> _EXERCISE GOAL_:
From the first line of the data below, copy each line up to the one containing "return line", and include that line too.

> _DATA EXCERPT_:
+++++

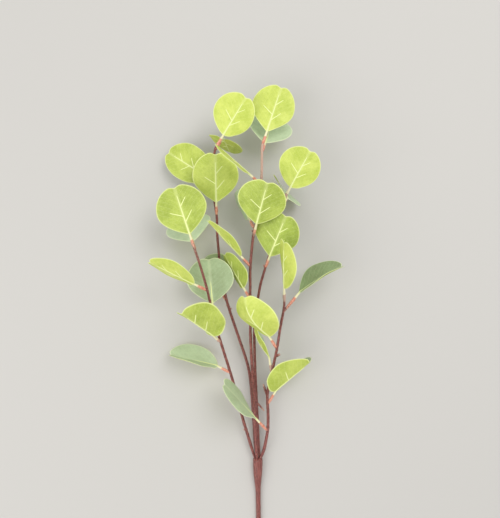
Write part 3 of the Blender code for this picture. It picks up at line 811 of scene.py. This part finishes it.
def collar(leaf):
    """The line from a leaf's node to its sleeve, coral toward the sleeve or pale if that is cream."""
    start = node_on(leaf.twig, leaf.node)
    forward = direction(leaf.heading, leaf.pitch)
    end = leaf.reach - SLEEVE
    cream = leaf.cream / ALL_CREAM
    line = []
    for far, radius, coral in COLLAR:
        pale = COLLAR_PALE + cream * far
        line.append((start + forward * end * far, radius, coral * (1.0 - cream), pale))
    return line


def build_leaves(tree):
    """All the leaves, each from the one tree."""
    for number, leaf in enumerate(LEAVES, 1):
        start, right, forward, face = leaf_frame(leaf)
        values = {"Length": leaf.length, "Width": leaf.width, "Curl": leaf.curl, "Fold": leaf.fold,
                  "Kink": leaf.kink, "Twist": leaf.twist, "Skew": leaf.skew,
                  "Base roundness": leaf.base,
                  "Ripple": leaf.node, "Tone": leaf.tone, "Cream": leaf.cream, "Start": start - MIDDLE,
                  "Right": right, "Forward": forward, "Face": face}
        values = {name: float(value) if isinstance(value, (int, float)) else tuple(value)
                  for name, value in values.items()}
        name = f"leaf_{number:02d}"
        thing = grow(f"eucalyptus_{name}", bpy.data.meshes.new(name), tree, values)
        keep(thing, name)


def build_twigs(tree):
    """The five twigs with their collars and spurs."""
    for seed, (name, (_, thick, thin, _)) in enumerate(TWIGS.items(), 1):
        way = WAYS[name]
        leaves = [leaf for leaf in LEAVES if leaf.twig == name]
        last = max(leaves, key=lambda leaf: leaf.node)
        feet = zip(way, (FOOT_RADIUS, FOOT_RADIUS, FOOT_RADIUS + 0.3))
        line = [(point, radius, 0.0, 0.0) for point, radius in feet]
        for index in range(3, len(way)):
            share = (index - 3) / (len(way) - 4)
            line.append((way[index], thick + (thin - thick) * share, 0.0, TOP_PALE[name] * share ** 3))
        lines = [line + collar(last)[1:]]
        lines += [collar(leaf) for leaf in leaves if leaf is not last]
        for owner, place, heading, pitch, length, radius in SPURS:
            if owner == name:
                start = node_on(name, place)
                end = start + direction(heading, pitch) * length
                middle = start.lerp(end, 0.7)
                lines.append([(start, radius, 0.1, 0.1), (middle, radius * 0.95, 0.2, 0.3),
                              (end, radius * 0.7, 0.45, 0.8)])
        thing = grow(f"bark_{name}", wires(name, lines), tree, {"Seed": seed})
        keep(thing, name)


def build_stem(tree):
    """The main stem and its head."""
    line = [(Vector(stop[:3]), stop[3], 0.0, 0.0) for stop in (*STEM, *HEAD_END)]
    thing = grow("bark_main_stem", wires("main_stem", [line]), tree,
                 {"Seed": STEM_SEED, "Sides": 20, "Step": 1.0 * MM, "Nubs": STEM_NUBS})
    keep(thing, "main_stem")


def build_stage():
    """The pale floor, soft light and the camera that looks straight down."""
    mesh = bpy.data.meshes.new("floor")
    corners = [(x * FLOOR_HALF, y * FLOOR_HALF, 0.0) for x, y in ((-1, -1), (1, -1), (1, 1), (-1, 1))]
    mesh.from_pydata(corners, [], [(0, 1, 2, 3)])
    floor = bpy.data.objects.new("floor", mesh)
    bpy.context.scene.collection.objects.link(floor)
    made, tree = new_material("pale floor")
    surface(tree, FLOOR, 0.7, 0.0, 0.0)
    mesh.materials.append(made)
    bpy.context.scene.view_settings.view_transform = "Standard"
    world = bpy.data.worlds.new("soft room")
    bpy.context.scene.world = world
    world.use_nodes = True
    background = world.node_tree.nodes["Background"]
    background.inputs["Color"].default_value = (1.0, 1.0, 1.0, 1.0)
    background.inputs["Strength"].default_value = ROOM_LIGHT
    for name, place, size, power in LAMPS:
        lamp = bpy.data.lights.new(name, "AREA")
        lamp.size = size
        lamp.energy = power
        thing = bpy.data.objects.new(name, lamp)
        thing.location = place
        toward = Vector(LAMPS_TOWARD) - Vector(place)
        thing.rotation_euler = toward.to_track_quat("-Z", "Y").to_euler()
        bpy.context.scene.collection.objects.link(thing)
    camera = bpy.data.cameras.new("camera")
    camera.sensor_fit = "HORIZONTAL"
    camera.sensor_width = SENSOR_WIDTH
    camera.lens = SENSOR_WIDTH * FOCAL_PIXELS / PICTURE_WIDTH
    camera.clip_start = 0.01
    view = bpy.data.objects.new("camera", camera)
    view.location = Vector(CAMERA_PLACE) * MM
    bpy.context.scene.collection.objects.link(view)
    bpy.context.scene.camera = view


build_stage()
group = {"mottle": mottle_group(), "veins": vein_group(), "weave": weave_group()}
lime_face = leaf_print("lime leaf print", LIME, LIME_DEEP, GREEN, GREEN_DEEP, LIME_RIM, RIB, group,
                       0.42)
grey_face = leaf_print("grey green leaf print", GREY, GREY_DEEP, SAGE, SAGE_DEEP, GREY_RIM, GREY_RIM,
                       group, 0.5)
build_leaves(leaf_tree(lime_face, grey_face, moulded_rib(group)))
bark = bark_tree(bark_material())
build_twigs(bark)
build_stem(bark)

+++++

> _WORKED ANSWER_:
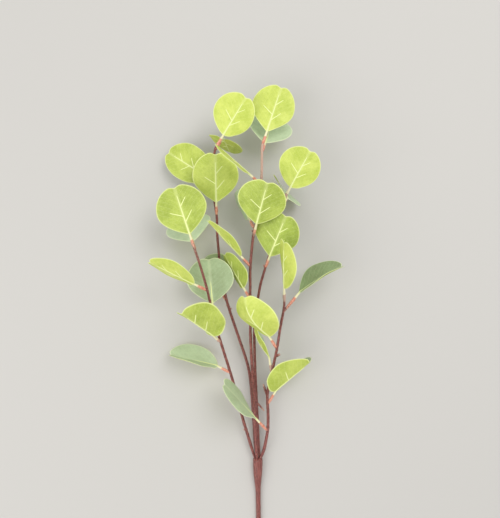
Write part 3 of the Blender code for this picture. It picks up at line 811 of scene.py. This part finishes it.
def collar(leaf):
    """The line from a leaf's node to its sleeve, coral toward the sleeve or pale if that is cream."""
    start = node_on(leaf.twig, leaf.node)
    forward = direction(leaf.heading, leaf.pitch)
    end = leaf.reach - SLEEVE
    cream = leaf.cream / ALL_CREAM
    line = []
    for far, radius, coral in COLLAR:
        pale = COLLAR_PALE + cream * far
        line.append((start + forward * end * far, radius, coral * (1.0 - cream), pale))
    return line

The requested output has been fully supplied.